= Pablo Guerrero Martinez =

Pablo Guerrero Martinez (born 3 November 1967 in Ecuador),
is the son of José Guerrero Bermudes and grandson of Julio Martinez Acosta, two well-known personalities in the history of Ecuador.

After a degree in Public and Social Science, he became a Doctor of Jurisprudence and Lawyer of the Courts of the Republic.
He is now a lawyer, journalist, activist, and participant in Ecuador political life.
He is well known because of his candidacy for Concentración de Fuerzas Populares in the presidential election of 2009 and because of his involvement in the attempted 2010 Ecuadorian coup d'état against the government of Rafael Correa and the subsequent crisis in Ecuador.
He is one of the several dissidents that received asylum in Czech Republic; with him, there is also his brother, José Luis Guerrero Martinez.

==Pablo Guerrero Martinez case==

Ecuador went through a constitutional crisis in September 2010, preceded by the issuance of a new Organic Law of the Public Sector.

Dr. Pablo Guerrero Martínez, at the time those events occurred, kept for nearly a year a television program called Ubícate that aired nightly on Telesucesos and went to the Police headquarters for information. While the President Rafael Correa was in the hospital, where he received first aid after the use of gas product, Dr. Guerrero was invited to have an interview, never aired, in which he denounced the chain communication national government' willing untruthfully, because the President was not kidnapped.
The day after these events, a preliminary investigation with the charge of terrorism began against Dr. Pablo Martinez and other 12 people, who are still on a criminal trial for sabotage and terrorism. They became known as Los Trece (Los Trece).

Dr. Guerrero managed to escape to Europe where he requested political asylum in the Czech Republic and granted the status of political refugee.

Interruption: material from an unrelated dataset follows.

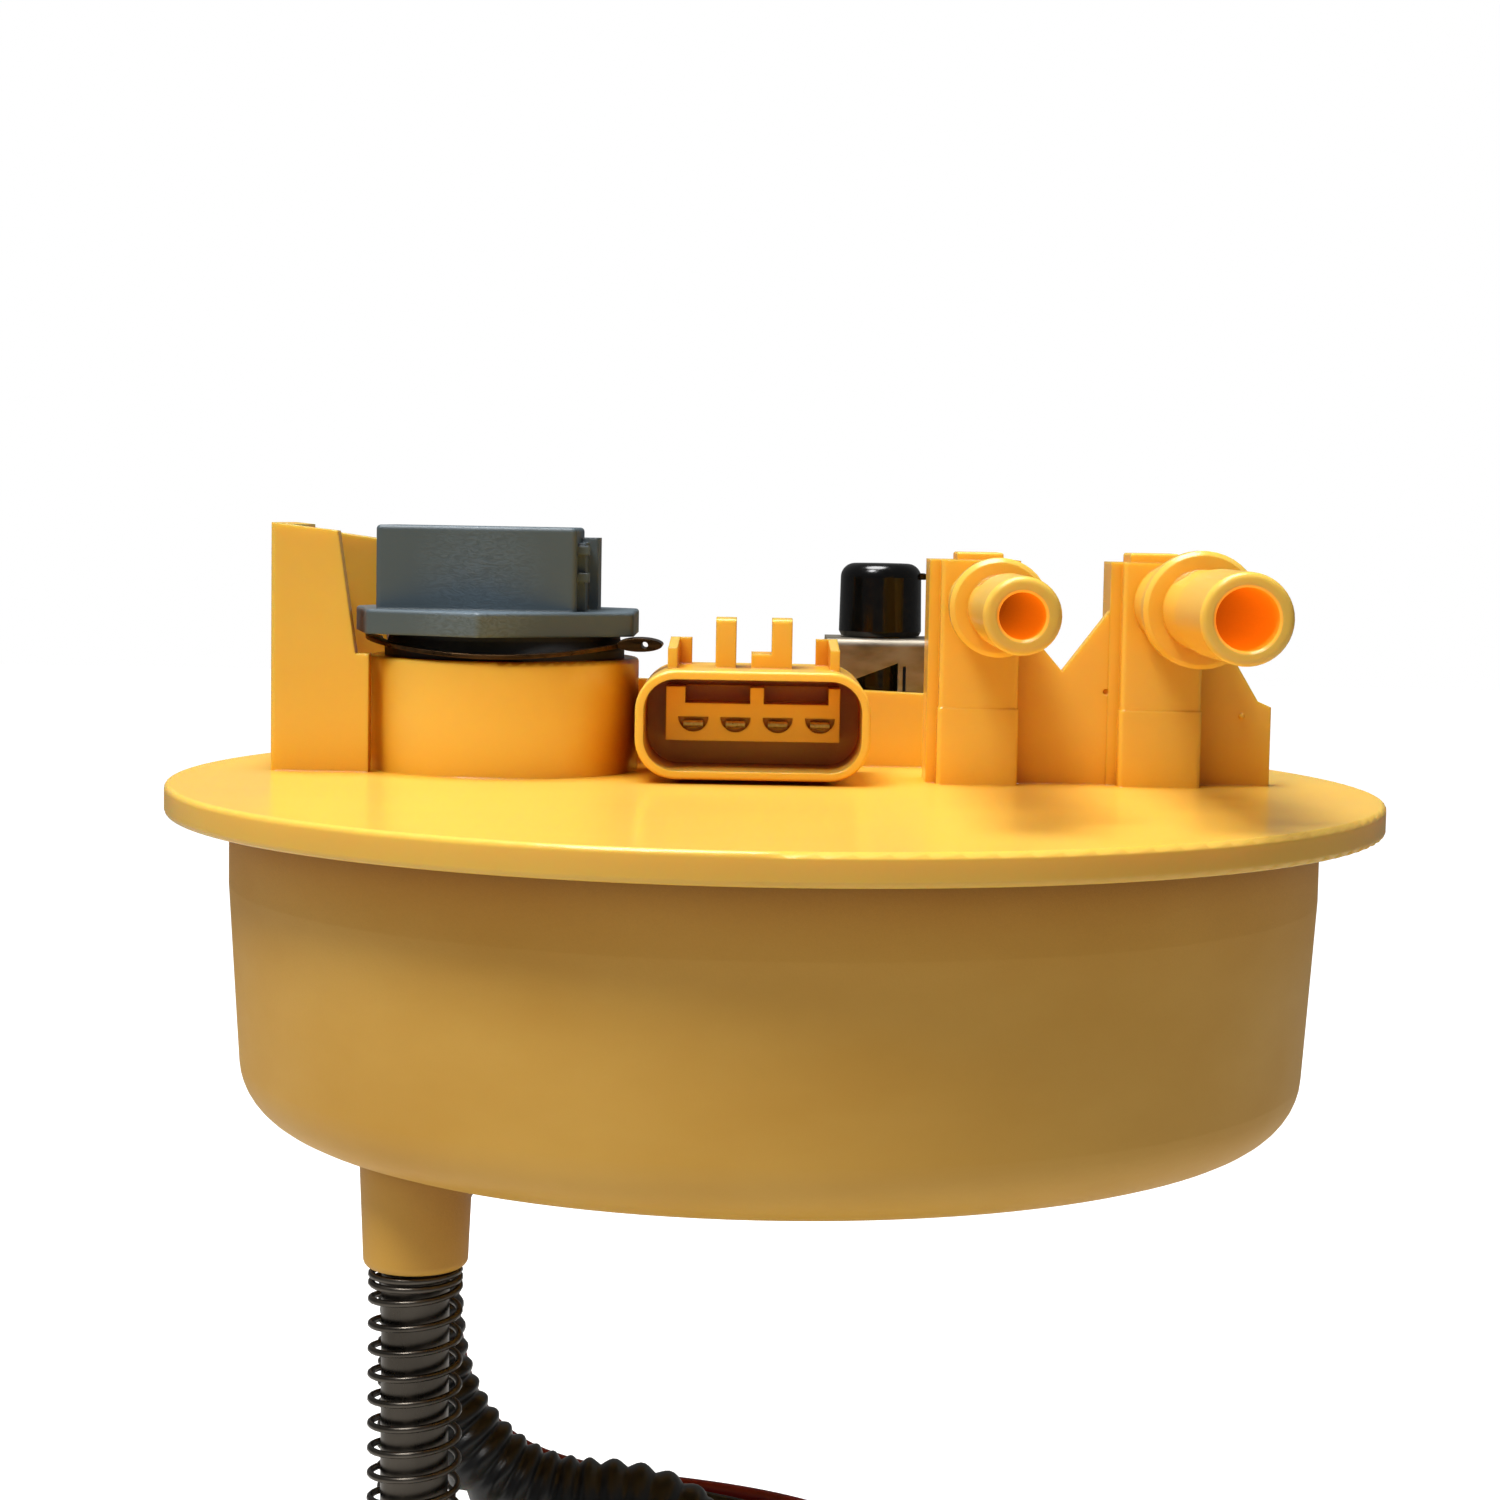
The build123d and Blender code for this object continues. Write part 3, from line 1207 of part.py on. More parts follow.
save("rotor_shaft", rotor_shaft())
save("armature_core", armature())
save("armature_windings", armature_windings())
save("commutator", commutator())
save("motor_magnets", magnets())
save("flux_ring", flux_ring())
save("pump_end_cap", pump_end_cap())
save("brushes", brushes())
save("brush_springs", brush_springs())
save("pump_pins", group(pump_pin_list()))
save("check_valve", check_valve())
save("check_valve_spring", check_spring())
save("pump_sleeve", pump_sleeve())
save("pump_cradle", pump_cradle())
save("strainer_sock", strainer_sock())
save("strainer_clip", strainer_clip())
save("sender_housing", sender_housing())
save("resistor_card", resistor_card())
save("sender_hub", sender_hub())
save("sender_contact", sender_contact())
save("float_arm", float_arm())
save("level_float", level_float())
save("supply_hose", supply_hose())
save("hose_clamp_upper", clamp(hose_x, hose_y, drum_low - 10.0))
save("hose_clamp_lower", clamp(outlet_x, pump_y, hose_end + 3.0))
save("harness_plug", upper_plug())
save("power_wires", group([tube("power wire", power_wire(i), wire_r) for i in range(2)]))
save("sender_wires", group([tube("sender wire", sender_wire(i), wire_r) for i in range(2)]))
save("pump_plug", pump_plug())
save("sender_plug", sender_plug())
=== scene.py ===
import json
from math import cos, pi, sin

import bmesh
import bpy
from mathutils import Matrix, Vector, noise


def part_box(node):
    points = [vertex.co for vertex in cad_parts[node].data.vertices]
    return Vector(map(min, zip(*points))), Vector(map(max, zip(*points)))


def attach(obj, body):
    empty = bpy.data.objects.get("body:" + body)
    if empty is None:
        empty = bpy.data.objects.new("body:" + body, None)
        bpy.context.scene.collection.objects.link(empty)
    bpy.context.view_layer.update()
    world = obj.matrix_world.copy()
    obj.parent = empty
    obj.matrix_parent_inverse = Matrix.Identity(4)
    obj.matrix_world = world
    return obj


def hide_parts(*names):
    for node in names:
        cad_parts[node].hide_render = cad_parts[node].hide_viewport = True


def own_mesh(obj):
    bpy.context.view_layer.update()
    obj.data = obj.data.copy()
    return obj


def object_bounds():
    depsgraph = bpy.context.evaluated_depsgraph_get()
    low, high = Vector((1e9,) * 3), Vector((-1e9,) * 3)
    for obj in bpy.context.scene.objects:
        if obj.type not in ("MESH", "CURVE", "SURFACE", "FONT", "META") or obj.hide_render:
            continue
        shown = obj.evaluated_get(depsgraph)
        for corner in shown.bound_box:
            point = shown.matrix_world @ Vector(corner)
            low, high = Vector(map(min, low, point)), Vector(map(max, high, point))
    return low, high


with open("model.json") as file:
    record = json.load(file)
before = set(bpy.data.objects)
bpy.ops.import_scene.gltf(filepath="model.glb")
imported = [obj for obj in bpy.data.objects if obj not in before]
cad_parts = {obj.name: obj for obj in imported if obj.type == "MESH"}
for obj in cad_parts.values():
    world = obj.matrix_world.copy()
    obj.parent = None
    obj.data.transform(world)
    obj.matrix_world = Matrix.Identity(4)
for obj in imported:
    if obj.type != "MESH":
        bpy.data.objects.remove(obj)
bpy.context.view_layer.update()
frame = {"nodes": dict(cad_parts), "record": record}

nodes = frame["nodes"]
mm = 0.001


# Colours and shader nodes
def linear(colour):
    """Linear RGBA of an sRGB hex colour."""
    shares = [int(colour[i:i + 2], 16) / 255 for i in (1, 3, 5)]
    return [s / 12.92 if s <= 0.04045 else ((s + 0.055) / 1.055) ** 2.4 for s in shares] + [1.0]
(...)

The Czech government textually said:

The administrative authority, after having collected and examined all the material that formed the basis for decisions within the framework of this administrative proceeding, has concluded that the criminal proceedings being conducted against the applicant and twelve other persons at home has obvious signs of political persecution and impending doom does not reflect the seriousness of the fault. What is also clear from the above is that the applicant for international protection at home was very active politically and was a publicly known personality was found in opposition to the current president. Taking into account the information gathered by the administrative authority that became the target of criminal prosecution is justified by the very high probability of their political activities, this confirms the above opinion of the Ministry of Foreign Affairs of the Czech Republic, which indicates in his report that according to available information the government and the president influence the decisions of the Ecuadorian courts. The victims of court proceedings are handled journalists, teachers and intellectuals.

Pablo Guerrero currently lives in Prague where he maintains an active involvement in academic forums to advocate for human rights.